Coverage matters just as much. Traditional radios still have a place in some tightly contained environments, but they become less practical when crews operate across cities, counties, or multiple job sites. In those cases, nationwide communication over cellular can remove a major coordination bottleneck. Instead of asking whether a team member is in range, supervisors can focus on the work.

For many businesses, this is where a provider like PeakPTT fits naturally - giving crews instant, rugged, nationwide communication without the infrastructure burden of legacy radio systems.

Measure coordination by operational outcomes

If you want lasting improvement, do not judge crew coordination by whether people say communication is better. Measure whether operations run better.

Look at response times, missed handoffs, repeat trips, downtime between task phases, and how often supervisors need to chase status updates. Track whether incidents are resolved faster and whether distributed teams stay aligned with less back-and-forth. Those are real signals that coordination is improving.
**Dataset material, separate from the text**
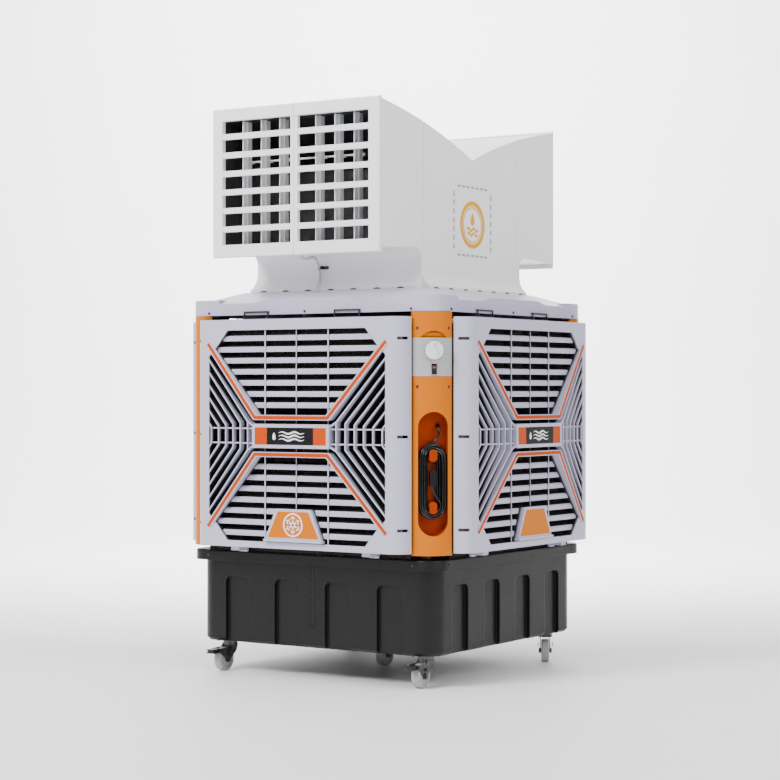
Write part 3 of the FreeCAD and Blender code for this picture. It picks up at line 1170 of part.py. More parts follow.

It also helps to compare shifts or sites. If one location performs better, examine the communication pattern behind it. Often, the difference is not staffing level alone. It is how quickly information moves and how consistently teams can act on it.

Better coordination is usually a system decision

When crews are underperforming, companies often focus on labor discipline first. Sometimes that is warranted. But many coordination problems are system problems before they are people problems. If the communication method is slow, fragmented, or unreliable, even a strong team will struggle.

The good news is that this is fixable. Clearer role ownership, faster voice communication, better coverage, and simpler workflows can improve coordination quickly without overhauling the entire operation. The key is to remove delay at the point where work actually moves.

The strongest crews are not the ones that talk the most. They are the ones that can reach the right person, at the right time, with no friction. That is where operational control starts.